- _Set task_: Determine how many lines of the records include "caption", and answer with the number alone.

============================================================

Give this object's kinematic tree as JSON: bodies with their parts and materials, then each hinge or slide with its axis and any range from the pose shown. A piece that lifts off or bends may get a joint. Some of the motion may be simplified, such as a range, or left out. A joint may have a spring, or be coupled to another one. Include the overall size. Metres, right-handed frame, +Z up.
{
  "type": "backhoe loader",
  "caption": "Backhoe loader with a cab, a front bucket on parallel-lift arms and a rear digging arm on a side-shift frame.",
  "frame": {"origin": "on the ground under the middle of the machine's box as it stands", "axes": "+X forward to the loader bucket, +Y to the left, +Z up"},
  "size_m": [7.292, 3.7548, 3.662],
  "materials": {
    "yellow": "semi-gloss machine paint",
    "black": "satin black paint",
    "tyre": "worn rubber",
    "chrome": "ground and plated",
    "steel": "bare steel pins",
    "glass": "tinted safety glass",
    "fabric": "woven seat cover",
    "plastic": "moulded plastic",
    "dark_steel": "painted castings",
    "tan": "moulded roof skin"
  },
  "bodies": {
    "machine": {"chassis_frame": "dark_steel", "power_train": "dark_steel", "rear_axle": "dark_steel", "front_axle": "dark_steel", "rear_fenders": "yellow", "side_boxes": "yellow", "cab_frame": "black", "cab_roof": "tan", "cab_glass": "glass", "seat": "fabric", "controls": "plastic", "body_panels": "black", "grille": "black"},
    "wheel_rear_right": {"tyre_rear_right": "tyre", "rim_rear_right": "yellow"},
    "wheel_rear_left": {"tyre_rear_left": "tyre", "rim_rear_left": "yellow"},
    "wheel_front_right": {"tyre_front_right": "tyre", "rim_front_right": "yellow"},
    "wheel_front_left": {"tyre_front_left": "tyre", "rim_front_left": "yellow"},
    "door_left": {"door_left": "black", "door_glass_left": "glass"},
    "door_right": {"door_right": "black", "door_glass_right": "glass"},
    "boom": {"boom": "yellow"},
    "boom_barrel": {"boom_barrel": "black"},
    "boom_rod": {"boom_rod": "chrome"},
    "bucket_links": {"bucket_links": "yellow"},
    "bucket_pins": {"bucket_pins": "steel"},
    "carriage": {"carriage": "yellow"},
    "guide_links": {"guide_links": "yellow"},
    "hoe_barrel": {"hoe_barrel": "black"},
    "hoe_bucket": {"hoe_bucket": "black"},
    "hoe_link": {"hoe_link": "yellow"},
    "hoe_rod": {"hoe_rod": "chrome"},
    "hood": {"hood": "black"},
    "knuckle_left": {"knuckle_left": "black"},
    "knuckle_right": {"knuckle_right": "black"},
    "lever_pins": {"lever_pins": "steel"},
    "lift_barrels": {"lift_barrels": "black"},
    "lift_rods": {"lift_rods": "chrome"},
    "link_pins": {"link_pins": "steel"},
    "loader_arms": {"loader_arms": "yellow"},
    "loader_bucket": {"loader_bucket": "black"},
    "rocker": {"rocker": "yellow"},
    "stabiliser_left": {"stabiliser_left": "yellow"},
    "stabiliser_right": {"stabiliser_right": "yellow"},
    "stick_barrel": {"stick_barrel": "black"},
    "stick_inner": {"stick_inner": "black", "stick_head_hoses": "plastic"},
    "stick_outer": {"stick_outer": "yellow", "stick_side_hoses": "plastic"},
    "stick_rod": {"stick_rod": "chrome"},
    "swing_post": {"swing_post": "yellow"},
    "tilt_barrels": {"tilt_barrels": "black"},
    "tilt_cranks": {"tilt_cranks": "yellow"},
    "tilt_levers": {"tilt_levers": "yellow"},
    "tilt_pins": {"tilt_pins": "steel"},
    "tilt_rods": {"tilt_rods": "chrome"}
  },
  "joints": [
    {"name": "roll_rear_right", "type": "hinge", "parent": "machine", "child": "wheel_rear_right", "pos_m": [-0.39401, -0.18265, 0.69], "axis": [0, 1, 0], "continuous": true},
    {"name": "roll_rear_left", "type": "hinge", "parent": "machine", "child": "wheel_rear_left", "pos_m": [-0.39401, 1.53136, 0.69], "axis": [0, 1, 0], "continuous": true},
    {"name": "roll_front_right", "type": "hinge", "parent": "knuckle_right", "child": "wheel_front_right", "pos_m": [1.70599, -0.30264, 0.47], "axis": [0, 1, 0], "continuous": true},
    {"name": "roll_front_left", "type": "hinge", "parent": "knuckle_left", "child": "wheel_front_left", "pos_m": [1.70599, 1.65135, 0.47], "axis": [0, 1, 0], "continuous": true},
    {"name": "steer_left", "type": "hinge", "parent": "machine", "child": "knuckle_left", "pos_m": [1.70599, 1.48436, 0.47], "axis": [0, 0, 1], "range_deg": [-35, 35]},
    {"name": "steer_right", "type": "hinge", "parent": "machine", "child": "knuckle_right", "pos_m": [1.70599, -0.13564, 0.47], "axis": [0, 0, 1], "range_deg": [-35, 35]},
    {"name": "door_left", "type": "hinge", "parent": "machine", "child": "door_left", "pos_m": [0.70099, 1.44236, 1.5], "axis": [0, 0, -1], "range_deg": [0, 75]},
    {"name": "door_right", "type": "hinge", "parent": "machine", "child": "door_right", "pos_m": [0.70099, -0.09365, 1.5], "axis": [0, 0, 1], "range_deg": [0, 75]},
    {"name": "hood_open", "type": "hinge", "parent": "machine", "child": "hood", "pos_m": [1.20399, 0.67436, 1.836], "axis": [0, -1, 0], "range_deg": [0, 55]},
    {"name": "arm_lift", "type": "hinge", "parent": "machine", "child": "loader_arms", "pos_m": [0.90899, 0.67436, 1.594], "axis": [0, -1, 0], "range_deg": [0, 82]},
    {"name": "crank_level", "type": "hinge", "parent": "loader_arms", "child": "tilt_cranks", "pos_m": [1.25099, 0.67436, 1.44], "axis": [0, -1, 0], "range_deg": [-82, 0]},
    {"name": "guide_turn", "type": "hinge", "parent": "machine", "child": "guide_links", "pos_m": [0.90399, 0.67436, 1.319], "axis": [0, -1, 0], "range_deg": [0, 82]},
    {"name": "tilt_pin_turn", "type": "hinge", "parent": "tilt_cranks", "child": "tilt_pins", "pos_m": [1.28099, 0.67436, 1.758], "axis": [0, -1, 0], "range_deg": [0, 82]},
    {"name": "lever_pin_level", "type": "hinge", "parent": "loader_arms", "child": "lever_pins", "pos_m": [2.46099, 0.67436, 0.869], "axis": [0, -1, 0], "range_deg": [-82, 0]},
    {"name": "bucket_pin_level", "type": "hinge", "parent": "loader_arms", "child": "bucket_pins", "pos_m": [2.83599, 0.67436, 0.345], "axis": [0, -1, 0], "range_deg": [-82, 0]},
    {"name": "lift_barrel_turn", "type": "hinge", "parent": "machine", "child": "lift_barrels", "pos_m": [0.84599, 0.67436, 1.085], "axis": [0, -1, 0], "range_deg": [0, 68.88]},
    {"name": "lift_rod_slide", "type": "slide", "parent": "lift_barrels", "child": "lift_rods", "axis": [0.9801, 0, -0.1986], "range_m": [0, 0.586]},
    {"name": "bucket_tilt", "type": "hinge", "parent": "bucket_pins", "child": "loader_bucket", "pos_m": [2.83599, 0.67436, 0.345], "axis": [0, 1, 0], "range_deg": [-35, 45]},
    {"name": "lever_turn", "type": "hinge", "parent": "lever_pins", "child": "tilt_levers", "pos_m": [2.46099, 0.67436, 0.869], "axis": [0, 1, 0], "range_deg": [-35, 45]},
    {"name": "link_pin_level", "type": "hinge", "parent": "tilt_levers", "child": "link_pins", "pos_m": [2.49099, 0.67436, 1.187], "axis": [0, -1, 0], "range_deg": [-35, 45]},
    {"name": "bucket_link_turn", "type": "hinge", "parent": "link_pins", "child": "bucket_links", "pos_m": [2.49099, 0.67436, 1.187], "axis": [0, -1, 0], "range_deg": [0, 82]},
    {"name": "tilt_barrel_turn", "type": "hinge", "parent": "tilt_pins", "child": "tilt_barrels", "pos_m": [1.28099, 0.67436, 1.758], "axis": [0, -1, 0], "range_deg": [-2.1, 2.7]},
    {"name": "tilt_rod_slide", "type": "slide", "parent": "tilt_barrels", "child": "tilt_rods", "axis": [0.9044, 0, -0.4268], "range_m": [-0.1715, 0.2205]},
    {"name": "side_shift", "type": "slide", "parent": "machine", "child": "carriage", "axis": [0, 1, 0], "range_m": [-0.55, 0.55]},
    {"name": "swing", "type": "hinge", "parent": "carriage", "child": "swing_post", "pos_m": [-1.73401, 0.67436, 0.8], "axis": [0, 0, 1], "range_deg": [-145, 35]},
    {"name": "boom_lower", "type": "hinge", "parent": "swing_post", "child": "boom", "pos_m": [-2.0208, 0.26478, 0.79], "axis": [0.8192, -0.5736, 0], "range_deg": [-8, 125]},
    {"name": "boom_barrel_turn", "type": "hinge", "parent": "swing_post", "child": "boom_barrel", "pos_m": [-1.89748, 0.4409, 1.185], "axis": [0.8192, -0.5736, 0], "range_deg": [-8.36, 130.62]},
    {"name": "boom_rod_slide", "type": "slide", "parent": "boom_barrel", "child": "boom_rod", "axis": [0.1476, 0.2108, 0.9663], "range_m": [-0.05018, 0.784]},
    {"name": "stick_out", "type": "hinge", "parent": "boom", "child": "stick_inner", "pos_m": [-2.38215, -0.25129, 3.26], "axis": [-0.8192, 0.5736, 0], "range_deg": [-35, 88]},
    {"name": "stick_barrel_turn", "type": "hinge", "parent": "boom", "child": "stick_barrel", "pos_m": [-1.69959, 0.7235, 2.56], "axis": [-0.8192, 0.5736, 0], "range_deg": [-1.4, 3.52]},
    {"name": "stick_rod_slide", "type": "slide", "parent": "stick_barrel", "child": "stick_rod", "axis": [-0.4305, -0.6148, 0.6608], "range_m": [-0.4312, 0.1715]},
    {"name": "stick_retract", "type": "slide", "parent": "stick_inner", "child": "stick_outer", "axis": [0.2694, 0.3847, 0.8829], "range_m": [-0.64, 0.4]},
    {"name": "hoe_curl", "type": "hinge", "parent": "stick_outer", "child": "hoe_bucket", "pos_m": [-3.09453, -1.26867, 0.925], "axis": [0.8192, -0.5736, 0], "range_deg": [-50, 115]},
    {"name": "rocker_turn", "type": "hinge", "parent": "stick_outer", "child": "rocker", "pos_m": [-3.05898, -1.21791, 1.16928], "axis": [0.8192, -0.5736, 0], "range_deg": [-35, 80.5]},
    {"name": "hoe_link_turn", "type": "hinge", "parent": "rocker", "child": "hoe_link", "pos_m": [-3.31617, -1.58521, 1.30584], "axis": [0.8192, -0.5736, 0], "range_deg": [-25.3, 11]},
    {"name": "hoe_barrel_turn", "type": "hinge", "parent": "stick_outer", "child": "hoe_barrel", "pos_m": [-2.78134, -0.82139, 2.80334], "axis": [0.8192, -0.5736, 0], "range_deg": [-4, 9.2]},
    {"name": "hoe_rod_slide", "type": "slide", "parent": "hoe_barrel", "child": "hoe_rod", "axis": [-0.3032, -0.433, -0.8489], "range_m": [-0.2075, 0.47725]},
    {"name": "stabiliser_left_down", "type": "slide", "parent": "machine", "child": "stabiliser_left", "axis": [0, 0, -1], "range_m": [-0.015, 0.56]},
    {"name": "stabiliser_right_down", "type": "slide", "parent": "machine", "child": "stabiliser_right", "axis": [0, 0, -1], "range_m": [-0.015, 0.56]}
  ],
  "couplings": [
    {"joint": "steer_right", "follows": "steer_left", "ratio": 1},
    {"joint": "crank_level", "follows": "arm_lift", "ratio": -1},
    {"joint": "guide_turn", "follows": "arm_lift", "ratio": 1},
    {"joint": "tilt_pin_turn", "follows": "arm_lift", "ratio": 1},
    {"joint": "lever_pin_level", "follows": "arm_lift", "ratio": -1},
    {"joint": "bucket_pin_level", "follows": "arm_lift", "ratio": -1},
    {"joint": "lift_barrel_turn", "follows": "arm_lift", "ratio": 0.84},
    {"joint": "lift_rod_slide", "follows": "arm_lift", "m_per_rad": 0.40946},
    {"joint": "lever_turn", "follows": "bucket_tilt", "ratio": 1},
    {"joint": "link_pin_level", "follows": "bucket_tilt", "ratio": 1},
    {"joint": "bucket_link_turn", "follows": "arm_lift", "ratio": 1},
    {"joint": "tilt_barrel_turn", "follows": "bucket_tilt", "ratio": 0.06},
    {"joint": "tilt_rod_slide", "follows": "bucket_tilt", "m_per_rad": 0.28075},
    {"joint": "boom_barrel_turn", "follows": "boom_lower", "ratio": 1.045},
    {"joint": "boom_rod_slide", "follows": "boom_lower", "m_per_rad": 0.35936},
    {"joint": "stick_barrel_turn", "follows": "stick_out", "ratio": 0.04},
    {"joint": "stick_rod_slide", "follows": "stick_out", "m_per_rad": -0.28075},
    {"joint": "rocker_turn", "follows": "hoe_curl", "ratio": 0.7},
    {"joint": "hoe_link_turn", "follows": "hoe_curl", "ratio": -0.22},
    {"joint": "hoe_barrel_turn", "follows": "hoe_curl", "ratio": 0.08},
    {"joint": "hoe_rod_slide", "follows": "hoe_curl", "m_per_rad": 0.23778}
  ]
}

============================================================

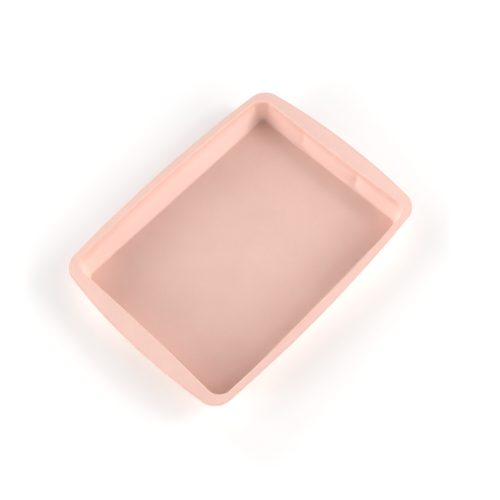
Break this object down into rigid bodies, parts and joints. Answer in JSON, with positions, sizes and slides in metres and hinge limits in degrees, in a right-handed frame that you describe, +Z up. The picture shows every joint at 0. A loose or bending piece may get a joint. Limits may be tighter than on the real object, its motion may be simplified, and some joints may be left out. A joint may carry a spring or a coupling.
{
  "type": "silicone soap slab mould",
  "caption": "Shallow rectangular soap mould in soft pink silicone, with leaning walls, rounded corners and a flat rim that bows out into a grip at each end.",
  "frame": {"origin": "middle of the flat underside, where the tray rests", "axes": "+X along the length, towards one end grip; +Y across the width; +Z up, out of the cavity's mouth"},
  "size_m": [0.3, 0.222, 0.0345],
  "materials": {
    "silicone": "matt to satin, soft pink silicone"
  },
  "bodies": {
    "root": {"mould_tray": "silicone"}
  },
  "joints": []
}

============================================================

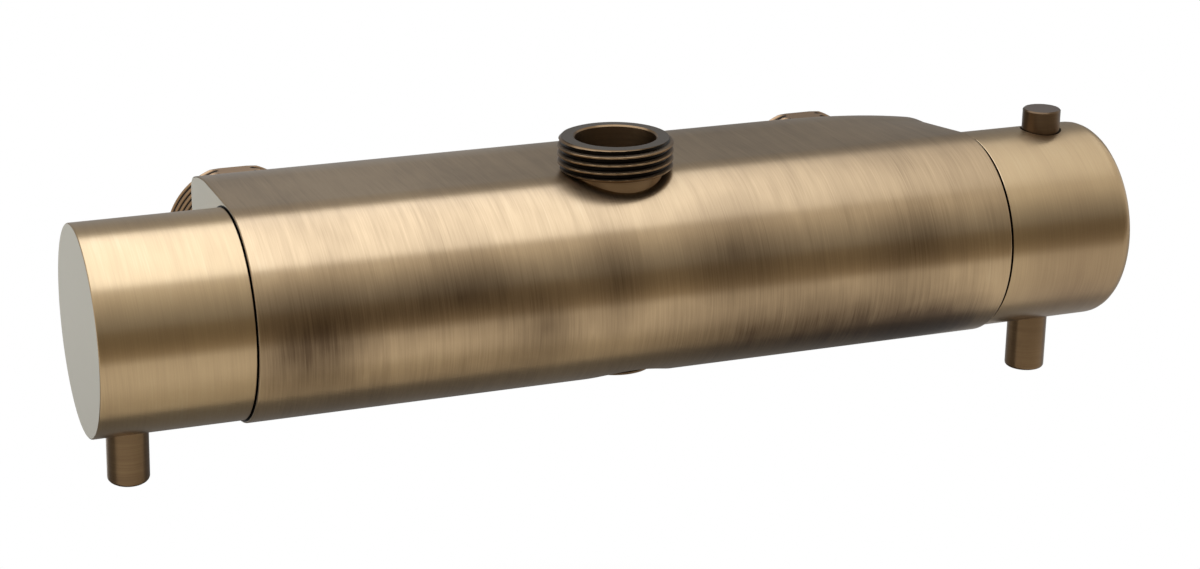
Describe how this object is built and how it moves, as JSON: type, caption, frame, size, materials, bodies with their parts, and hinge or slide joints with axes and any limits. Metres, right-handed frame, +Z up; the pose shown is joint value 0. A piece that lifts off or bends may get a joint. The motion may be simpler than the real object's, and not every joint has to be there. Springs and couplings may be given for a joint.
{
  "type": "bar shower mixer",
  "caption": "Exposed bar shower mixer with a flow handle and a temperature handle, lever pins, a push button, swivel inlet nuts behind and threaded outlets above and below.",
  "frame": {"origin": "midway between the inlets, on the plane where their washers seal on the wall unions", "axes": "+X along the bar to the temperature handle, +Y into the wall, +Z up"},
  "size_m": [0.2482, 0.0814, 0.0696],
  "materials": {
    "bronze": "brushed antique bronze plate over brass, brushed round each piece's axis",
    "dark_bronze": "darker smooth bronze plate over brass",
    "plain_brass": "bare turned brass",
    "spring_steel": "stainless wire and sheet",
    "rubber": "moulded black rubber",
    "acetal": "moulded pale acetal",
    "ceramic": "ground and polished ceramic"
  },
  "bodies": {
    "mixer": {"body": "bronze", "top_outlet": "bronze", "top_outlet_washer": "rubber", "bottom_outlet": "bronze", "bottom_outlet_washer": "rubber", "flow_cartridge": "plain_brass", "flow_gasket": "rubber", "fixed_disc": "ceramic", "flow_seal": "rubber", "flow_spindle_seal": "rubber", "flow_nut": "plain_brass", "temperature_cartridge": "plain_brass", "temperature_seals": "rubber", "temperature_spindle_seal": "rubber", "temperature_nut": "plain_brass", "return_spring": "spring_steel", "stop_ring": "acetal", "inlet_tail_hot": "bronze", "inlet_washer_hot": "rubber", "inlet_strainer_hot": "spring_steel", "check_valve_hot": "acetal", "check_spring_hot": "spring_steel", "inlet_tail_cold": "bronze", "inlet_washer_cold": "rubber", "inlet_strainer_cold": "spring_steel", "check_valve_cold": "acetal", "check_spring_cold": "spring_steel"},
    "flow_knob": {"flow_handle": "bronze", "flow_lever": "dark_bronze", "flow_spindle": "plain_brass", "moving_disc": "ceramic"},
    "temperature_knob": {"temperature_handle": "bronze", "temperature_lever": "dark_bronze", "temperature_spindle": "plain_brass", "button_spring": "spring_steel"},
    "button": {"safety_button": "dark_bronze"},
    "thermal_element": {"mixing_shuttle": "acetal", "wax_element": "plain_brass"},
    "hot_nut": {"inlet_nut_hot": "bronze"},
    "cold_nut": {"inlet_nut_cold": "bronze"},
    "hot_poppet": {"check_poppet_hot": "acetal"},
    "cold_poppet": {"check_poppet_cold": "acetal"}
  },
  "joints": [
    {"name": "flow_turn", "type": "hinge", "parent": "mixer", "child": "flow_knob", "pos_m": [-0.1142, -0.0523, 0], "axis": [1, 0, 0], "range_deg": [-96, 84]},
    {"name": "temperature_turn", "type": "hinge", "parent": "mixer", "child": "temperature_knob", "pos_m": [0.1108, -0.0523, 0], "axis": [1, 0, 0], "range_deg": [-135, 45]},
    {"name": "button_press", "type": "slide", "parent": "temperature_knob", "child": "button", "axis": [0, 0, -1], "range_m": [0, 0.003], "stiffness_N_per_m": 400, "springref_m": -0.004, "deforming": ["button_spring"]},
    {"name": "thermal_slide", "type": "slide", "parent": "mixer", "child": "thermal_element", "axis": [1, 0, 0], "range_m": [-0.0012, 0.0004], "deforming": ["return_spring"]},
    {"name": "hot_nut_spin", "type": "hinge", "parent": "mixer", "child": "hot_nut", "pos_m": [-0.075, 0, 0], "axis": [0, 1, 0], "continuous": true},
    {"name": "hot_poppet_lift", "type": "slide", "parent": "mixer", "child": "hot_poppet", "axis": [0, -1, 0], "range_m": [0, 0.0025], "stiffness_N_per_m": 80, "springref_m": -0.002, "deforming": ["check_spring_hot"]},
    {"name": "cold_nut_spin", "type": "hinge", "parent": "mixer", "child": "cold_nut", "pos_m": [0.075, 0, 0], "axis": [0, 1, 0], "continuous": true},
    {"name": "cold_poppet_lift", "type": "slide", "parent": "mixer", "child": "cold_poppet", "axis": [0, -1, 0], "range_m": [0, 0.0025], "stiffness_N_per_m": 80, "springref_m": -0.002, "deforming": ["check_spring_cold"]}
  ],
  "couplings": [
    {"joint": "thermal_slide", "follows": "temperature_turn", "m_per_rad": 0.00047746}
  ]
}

============================================================

- _Answer to this exercise_: 4